[Extracted data entries]
====
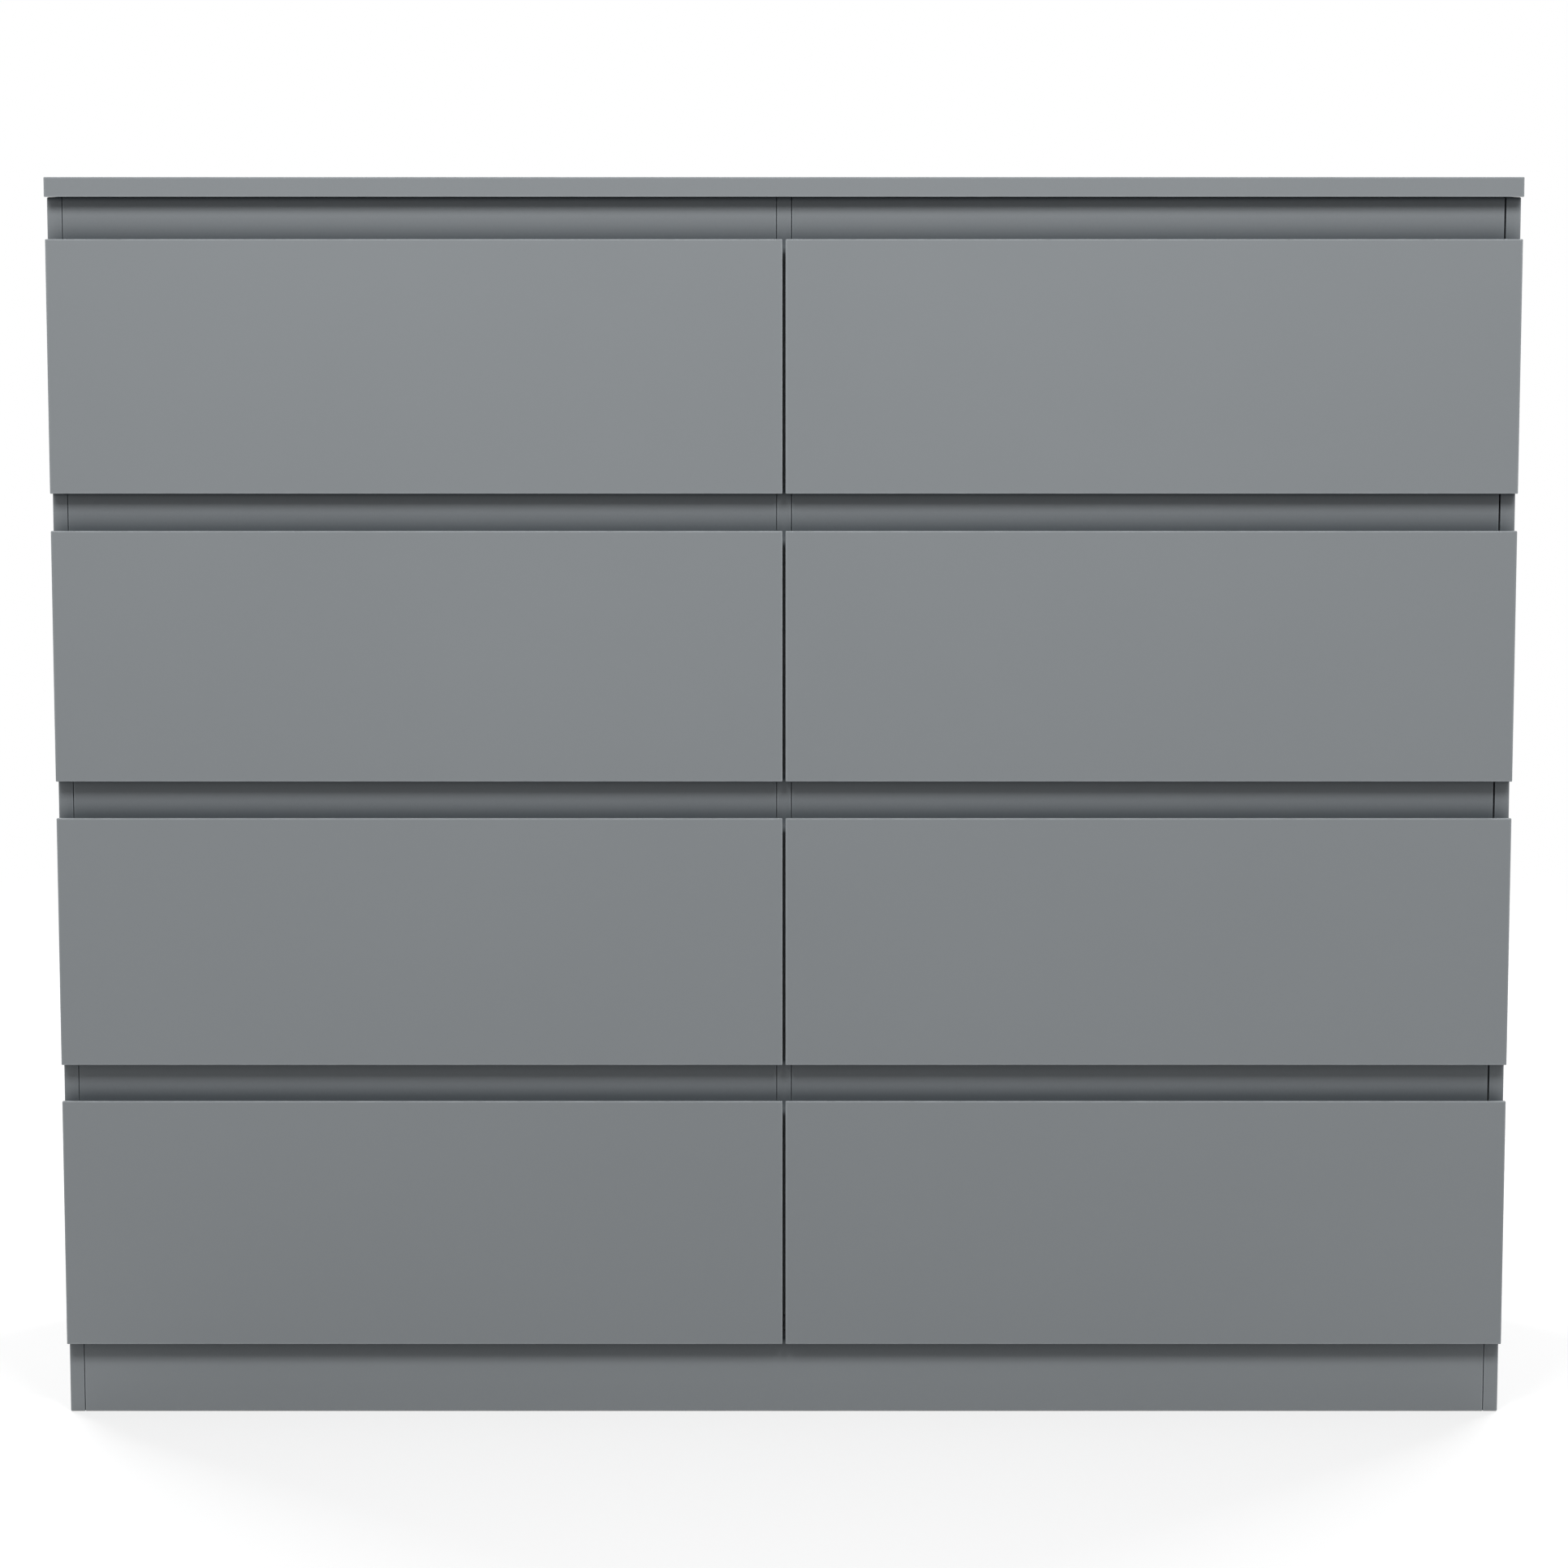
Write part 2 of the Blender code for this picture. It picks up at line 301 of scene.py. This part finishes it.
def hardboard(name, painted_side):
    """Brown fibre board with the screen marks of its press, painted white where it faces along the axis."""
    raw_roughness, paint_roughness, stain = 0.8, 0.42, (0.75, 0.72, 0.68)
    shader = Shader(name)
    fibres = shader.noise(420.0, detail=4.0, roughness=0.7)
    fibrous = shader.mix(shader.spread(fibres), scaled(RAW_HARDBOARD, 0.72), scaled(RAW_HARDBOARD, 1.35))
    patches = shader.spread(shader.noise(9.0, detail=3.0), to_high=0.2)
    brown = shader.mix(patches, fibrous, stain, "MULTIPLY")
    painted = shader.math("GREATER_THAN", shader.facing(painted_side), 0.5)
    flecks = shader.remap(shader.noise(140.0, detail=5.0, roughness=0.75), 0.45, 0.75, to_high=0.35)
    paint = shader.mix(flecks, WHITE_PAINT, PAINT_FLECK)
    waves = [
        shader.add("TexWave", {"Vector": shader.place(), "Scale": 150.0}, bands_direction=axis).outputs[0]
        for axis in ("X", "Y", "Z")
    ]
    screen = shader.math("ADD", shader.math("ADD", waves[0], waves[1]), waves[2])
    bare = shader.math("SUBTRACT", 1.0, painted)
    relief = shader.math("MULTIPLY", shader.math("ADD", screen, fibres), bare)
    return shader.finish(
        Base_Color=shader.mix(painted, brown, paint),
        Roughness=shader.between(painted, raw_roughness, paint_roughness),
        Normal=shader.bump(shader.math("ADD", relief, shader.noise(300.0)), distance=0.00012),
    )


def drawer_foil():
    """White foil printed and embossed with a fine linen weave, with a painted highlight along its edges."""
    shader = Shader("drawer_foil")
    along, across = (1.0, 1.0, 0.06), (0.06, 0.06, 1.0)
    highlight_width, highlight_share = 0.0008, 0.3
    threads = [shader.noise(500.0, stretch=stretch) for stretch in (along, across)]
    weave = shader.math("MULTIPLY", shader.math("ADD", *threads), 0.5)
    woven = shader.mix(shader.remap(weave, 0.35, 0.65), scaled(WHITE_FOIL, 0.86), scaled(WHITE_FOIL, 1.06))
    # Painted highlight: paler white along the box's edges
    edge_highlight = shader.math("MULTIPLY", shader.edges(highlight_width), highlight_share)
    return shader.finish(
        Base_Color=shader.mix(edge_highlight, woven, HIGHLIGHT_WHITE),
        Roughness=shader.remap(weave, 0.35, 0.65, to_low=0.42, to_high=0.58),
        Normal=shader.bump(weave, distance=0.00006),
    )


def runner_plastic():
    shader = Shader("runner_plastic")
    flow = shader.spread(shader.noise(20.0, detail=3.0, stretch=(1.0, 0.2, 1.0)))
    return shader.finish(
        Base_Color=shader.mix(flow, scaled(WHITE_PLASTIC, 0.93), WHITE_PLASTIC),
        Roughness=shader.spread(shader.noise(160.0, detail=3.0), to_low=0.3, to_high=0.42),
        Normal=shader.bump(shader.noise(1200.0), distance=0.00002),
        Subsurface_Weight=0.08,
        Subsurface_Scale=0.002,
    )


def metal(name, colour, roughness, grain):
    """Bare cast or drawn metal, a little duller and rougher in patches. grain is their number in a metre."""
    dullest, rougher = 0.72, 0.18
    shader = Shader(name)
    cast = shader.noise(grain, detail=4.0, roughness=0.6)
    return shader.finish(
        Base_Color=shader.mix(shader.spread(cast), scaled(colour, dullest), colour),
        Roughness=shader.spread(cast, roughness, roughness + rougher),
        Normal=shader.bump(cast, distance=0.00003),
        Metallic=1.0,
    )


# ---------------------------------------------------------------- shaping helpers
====
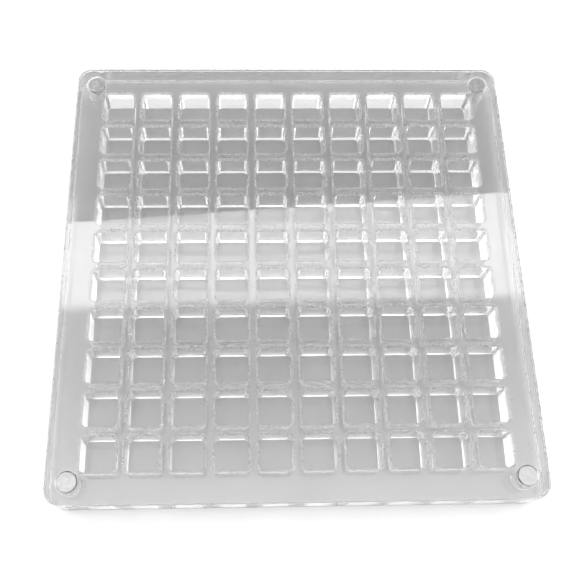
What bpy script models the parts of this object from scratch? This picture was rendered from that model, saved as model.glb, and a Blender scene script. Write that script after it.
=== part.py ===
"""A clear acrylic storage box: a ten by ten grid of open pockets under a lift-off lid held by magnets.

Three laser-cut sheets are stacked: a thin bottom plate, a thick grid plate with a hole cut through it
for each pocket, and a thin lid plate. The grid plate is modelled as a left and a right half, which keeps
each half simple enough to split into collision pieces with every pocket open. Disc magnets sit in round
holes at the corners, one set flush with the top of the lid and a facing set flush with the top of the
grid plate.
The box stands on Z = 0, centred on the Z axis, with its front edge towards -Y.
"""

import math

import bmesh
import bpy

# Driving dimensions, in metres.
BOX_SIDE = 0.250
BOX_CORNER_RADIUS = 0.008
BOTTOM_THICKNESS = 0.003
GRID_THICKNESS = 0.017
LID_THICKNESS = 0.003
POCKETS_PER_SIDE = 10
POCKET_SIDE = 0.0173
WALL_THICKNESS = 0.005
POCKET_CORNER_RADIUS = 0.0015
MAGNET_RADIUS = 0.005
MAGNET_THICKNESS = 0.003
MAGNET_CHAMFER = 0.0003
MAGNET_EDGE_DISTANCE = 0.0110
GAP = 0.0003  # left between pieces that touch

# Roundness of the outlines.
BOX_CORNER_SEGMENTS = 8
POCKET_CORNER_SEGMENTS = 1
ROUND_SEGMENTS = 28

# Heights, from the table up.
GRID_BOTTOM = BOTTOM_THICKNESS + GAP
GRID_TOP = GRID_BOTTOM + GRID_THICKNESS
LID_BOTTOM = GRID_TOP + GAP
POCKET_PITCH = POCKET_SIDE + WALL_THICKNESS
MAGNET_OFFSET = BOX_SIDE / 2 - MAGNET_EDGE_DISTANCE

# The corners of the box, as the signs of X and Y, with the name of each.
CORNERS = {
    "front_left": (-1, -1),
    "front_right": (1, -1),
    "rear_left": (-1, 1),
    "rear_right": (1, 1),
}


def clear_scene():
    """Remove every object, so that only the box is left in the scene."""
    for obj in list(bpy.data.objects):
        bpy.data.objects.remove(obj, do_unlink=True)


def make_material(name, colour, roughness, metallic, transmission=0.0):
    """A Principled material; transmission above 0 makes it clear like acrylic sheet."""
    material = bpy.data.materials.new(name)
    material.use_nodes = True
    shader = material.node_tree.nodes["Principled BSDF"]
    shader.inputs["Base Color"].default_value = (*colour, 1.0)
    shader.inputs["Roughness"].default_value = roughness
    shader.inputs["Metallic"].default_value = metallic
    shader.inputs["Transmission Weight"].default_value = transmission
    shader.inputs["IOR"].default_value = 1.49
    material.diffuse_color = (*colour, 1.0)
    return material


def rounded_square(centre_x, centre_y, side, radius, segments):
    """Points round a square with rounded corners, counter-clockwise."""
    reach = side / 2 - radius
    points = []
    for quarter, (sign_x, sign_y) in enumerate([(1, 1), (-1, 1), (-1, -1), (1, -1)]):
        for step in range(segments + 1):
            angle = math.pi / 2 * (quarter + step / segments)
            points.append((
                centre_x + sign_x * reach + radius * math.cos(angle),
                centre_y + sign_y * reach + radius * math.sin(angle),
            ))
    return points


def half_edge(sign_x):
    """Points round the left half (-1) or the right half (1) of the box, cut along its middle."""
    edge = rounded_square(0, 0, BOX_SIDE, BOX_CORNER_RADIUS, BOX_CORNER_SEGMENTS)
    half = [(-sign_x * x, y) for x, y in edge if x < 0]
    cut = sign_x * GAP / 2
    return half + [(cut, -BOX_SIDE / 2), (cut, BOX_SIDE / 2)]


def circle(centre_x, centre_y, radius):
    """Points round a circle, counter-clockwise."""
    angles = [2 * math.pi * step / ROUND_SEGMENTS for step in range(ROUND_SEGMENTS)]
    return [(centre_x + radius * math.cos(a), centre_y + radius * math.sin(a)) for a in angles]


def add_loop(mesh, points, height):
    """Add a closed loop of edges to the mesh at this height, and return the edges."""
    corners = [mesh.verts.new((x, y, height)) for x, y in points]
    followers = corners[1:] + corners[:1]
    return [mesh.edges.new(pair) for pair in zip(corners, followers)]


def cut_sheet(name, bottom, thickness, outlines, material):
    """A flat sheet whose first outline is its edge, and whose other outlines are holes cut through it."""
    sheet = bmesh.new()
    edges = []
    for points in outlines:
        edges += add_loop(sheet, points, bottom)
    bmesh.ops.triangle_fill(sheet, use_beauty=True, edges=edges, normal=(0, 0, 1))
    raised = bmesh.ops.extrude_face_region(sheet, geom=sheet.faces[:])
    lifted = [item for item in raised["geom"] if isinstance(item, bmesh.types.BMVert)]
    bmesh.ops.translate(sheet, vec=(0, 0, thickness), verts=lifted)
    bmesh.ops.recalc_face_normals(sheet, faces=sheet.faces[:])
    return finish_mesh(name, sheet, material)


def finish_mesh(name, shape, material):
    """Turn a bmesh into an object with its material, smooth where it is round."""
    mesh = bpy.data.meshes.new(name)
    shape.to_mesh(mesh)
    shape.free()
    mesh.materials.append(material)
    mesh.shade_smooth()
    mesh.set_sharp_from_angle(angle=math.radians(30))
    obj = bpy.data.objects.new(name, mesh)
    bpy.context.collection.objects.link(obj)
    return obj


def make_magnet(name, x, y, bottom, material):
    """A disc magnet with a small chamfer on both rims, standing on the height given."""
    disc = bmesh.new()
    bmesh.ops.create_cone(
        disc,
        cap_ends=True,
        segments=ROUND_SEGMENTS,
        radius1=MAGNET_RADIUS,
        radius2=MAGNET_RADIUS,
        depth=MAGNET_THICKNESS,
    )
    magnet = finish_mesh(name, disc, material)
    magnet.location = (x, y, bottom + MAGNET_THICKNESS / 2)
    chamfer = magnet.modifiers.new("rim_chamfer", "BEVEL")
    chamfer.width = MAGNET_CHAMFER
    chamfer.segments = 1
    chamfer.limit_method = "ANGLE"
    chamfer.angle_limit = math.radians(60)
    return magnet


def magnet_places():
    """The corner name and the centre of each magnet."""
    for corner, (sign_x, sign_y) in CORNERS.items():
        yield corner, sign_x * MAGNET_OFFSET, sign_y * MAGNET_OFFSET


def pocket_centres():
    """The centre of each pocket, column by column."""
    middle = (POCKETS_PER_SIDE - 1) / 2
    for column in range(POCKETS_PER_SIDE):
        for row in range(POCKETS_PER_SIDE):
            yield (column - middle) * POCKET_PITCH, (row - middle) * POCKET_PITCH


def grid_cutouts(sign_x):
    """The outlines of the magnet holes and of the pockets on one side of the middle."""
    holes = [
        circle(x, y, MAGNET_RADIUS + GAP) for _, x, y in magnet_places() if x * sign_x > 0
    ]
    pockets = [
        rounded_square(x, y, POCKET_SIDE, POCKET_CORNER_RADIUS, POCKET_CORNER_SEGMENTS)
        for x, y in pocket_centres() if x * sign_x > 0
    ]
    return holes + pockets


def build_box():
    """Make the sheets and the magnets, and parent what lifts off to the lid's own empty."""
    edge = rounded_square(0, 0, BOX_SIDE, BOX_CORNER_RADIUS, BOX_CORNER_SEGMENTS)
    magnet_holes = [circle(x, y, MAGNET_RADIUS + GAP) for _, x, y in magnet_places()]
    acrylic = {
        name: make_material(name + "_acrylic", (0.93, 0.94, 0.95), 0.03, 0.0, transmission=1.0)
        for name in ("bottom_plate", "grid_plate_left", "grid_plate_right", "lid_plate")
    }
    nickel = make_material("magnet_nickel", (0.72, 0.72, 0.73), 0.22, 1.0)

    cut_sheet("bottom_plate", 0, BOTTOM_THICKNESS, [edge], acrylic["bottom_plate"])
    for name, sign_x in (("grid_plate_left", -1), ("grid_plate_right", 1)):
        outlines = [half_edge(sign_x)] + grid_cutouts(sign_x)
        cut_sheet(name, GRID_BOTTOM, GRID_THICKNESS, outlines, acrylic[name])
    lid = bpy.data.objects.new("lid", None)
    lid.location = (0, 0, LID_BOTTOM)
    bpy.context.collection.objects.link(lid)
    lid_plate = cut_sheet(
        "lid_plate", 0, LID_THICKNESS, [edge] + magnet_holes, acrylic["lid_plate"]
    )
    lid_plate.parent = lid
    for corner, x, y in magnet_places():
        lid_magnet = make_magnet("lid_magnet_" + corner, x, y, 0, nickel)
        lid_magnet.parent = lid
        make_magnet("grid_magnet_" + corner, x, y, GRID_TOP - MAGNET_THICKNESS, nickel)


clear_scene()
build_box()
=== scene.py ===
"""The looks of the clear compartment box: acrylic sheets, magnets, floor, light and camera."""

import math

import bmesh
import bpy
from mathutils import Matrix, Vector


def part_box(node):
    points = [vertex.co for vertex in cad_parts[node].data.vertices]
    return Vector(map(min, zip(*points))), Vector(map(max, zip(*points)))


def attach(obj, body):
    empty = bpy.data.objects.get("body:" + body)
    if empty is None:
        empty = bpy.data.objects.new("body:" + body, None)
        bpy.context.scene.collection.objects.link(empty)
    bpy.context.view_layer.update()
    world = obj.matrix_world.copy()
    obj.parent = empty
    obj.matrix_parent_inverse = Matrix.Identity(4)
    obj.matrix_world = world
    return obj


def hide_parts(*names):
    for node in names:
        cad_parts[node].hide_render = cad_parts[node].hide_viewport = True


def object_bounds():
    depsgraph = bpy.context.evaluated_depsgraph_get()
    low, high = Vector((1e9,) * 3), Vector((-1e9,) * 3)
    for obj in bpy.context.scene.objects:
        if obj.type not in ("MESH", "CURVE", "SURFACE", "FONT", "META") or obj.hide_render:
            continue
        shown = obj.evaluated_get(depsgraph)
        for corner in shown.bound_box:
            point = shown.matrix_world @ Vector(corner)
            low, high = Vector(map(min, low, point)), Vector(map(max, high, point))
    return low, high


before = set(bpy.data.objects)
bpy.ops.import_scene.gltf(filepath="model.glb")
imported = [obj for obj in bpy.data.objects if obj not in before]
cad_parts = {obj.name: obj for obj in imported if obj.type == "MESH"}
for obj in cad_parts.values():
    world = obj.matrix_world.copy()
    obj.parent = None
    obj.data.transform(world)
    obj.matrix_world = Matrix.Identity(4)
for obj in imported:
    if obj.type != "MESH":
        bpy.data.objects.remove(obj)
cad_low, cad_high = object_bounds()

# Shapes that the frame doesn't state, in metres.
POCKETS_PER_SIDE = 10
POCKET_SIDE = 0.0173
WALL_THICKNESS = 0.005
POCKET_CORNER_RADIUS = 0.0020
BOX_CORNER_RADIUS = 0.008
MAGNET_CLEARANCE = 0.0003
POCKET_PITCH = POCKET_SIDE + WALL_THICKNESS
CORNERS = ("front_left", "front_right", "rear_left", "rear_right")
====
WHAT NEEDS TO BE DONE ::
Within the material above, extract exactly the lines that start at the line containing "- MAGNET_THICKNESS, nickel)" and stop after the line containing "for corner in", and only those.

SOLUTION TO THIS EXERCISE ::
        make_magnet("grid_magnet_" + corner, x, y, GRID_TOP - MAGNET_THICKNESS, nickel)


clear_scene()
build_box()
=== scene.py ===
"""The looks of the clear compartment box: acrylic sheets, magnets, floor, light and camera."""

import math

import bmesh
import bpy
from mathutils import Matrix, Vector


def part_box(node):
    points = [vertex.co for vertex in cad_parts[node].data.vertices]
    return Vector(map(min, zip(*points))), Vector(map(max, zip(*points)))


def attach(obj, body):
    empty = bpy.data.objects.get("body:" + body)
    if empty is None:
        empty = bpy.data.objects.new("body:" + body, None)
        bpy.context.scene.collection.objects.link(empty)
    bpy.context.view_layer.update()
    world = obj.matrix_world.copy()
    obj.parent = empty
    obj.matrix_parent_inverse = Matrix.Identity(4)
    obj.matrix_world = world
    return obj


def hide_parts(*names):
    for node in names:
        cad_parts[node].hide_render = cad_parts[node].hide_viewport = True


def object_bounds():
    depsgraph = bpy.context.evaluated_depsgraph_get()
    low, high = Vector((1e9,) * 3), Vector((-1e9,) * 3)
    for obj in bpy.context.scene.objects:
        if obj.type not in ("MESH", "CURVE", "SURFACE", "FONT", "META") or obj.hide_render:
            continue
        shown = obj.evaluated_get(depsgraph)
        for corner in shown.bound_box:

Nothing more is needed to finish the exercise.